Premier point : on a beaucoup parlé de la « pipolisation » de la vie politique sous Sarkozy — en particulier autour de son épouse. Et d’inscrire cette évolution dans le cadre plus large d’une réflexion sur l’individualisme démocratique et la modernité politique. Encore ne faut-il pas oublier comment la remise en cause permanente des frontières entre vie publique et vie privée résonne avec la critique féministe de ce partage qui fonde la domination masculine dans les sociétés libérales. D’un côté, Nicolas Sarkozy reconduit ce partage : son épouse, c’est une affaire de vie privée.
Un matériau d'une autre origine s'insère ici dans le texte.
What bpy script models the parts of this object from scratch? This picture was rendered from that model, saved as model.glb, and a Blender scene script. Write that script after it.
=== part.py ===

Mais d’un autre côté, il en joue et le déplace, puisqu’au même moment, il utilise celle-ci comme une carte politique « personnelle ». D’ailleurs, Cécilia Sarkozy renverse à son profit la rhétorique de Ségolène Royal : comme la candidate, la première dame de France prétend intervenir dans l’affaire libyenne, non en politique, mais « en tant que femme et en tant que mère ». Ainsi, tandis que pour la première la féminité fondait sa posture politique, pour la seconde, la féminité permet de se prétendre hors-politique. Deuxième point, qui concerne la sexualité. Si la parité a redéfini la féminité politique (au lieu de l’alternative entre la vieille fille et la putain, on est donc plutôt aujourd’hui dans la conjonction de la vierge et de la mère), elle a aussi permis de reformuler la masculinité. Tout autant que la conjugalité, les aventures extraconjugales faisaient traditionnellement partie de l’image de l’homme politique : l’adultère n’était sans doute pas obligatoire, mais il était présumé — pour l’homme bien sûr. En revanche, pareille supposition faisait basculer la femme du côté de la Pompadour frappée d’illégitimité politique.
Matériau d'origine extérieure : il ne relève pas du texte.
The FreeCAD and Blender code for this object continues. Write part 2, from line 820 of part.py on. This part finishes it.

Or les mésaventures conjugales de Nicolas Sarkozy, mais aussi de Ségolène Royal, ont transformé les choses. Notons d’abord que dans les deux cas, l’adultère mis en scène, c’est désormais celui du conjoint — l’adultère de l’autre. La femme politique n’est donc pas stigmatisée aujourd’hui en tant que courtisane, elle est disqualifiée en tant que femme bafouée, soit une autre manière de la renvoyer à sa sexualité pour signer son échec. C’est la nouvelle version de la « femme publique »...

Quant à l’homme politique, le départ de Cecilia avec un amant, illustré par une couverture de Paris-Match fin août 2005, semblait vouer son mari au statut politiquement peu enviable de « cocu », c’est-à-dire de perdant — c’est d’ailleurs le moment où Villepin exhibait ses pectoraux sous le nez de son rival. Au mari délaissé, on prêtait certes des aventures, censées avoir causé la fuite de l’épouse ; mais ces faits d’arme antérieurs perdaient du même coup toute valeur. La virilité politique était en berne. Et c’est ici que Nicolas Sarkozy a réussi une opération politique parallèle au retournement du corps sportif, tel qu’on l’a vu pour le jogging : il a renversé la logique des choses. Le handicap est devenu un atout. Non seulement son malheur l’humanisait, mais surtout, il allait faire la preuve que l’amour est plus fort que tout — et ainsi reconquérir sa femme.

La virilité, ce n’était donc plus de pouvoir contrôler son épouse, selon le modèle traditionnel, mais d’avoir la force de la regagner, soit un genre (post-) modernisé. Et cette nouvelle force virile, c’est celle du désir, qui permet aux « blessés de la vie » (comme dans la garden-party de l’Élysée...) de rebondir, d’avoir une deuxième chance. On reconnaît là le désir de vaincre dont la mise en scène a beaucoup fait pour le triomphe électoral de Nicolas Sarkozy — et qui continue de beaucoup faire pour le nouveau président. Il a désiré si fort la France, qu’il l’a eue. Et c’est cette énergie du désir qu’il prétend communiquer aujourd’hui au pays. Si la femme politique est encore rabattue sur sa sexualité, pour l’homme au contraire, la sexualité est toujours le signe de sa force politique. Pour autant, avec la parité, le genre politique a bien changé. On connaît le titre éloquent de la biographie que lui consacre Catherine Nay : Un pouvoir nommé désir. La virilité redéfinie par Nicolas Sarkozy remplace ainsi la réalité de la force par la force du désir. C’est, sinon tout un programme, du moins toute une rhétorique politique fondée sur un genre renouvelé.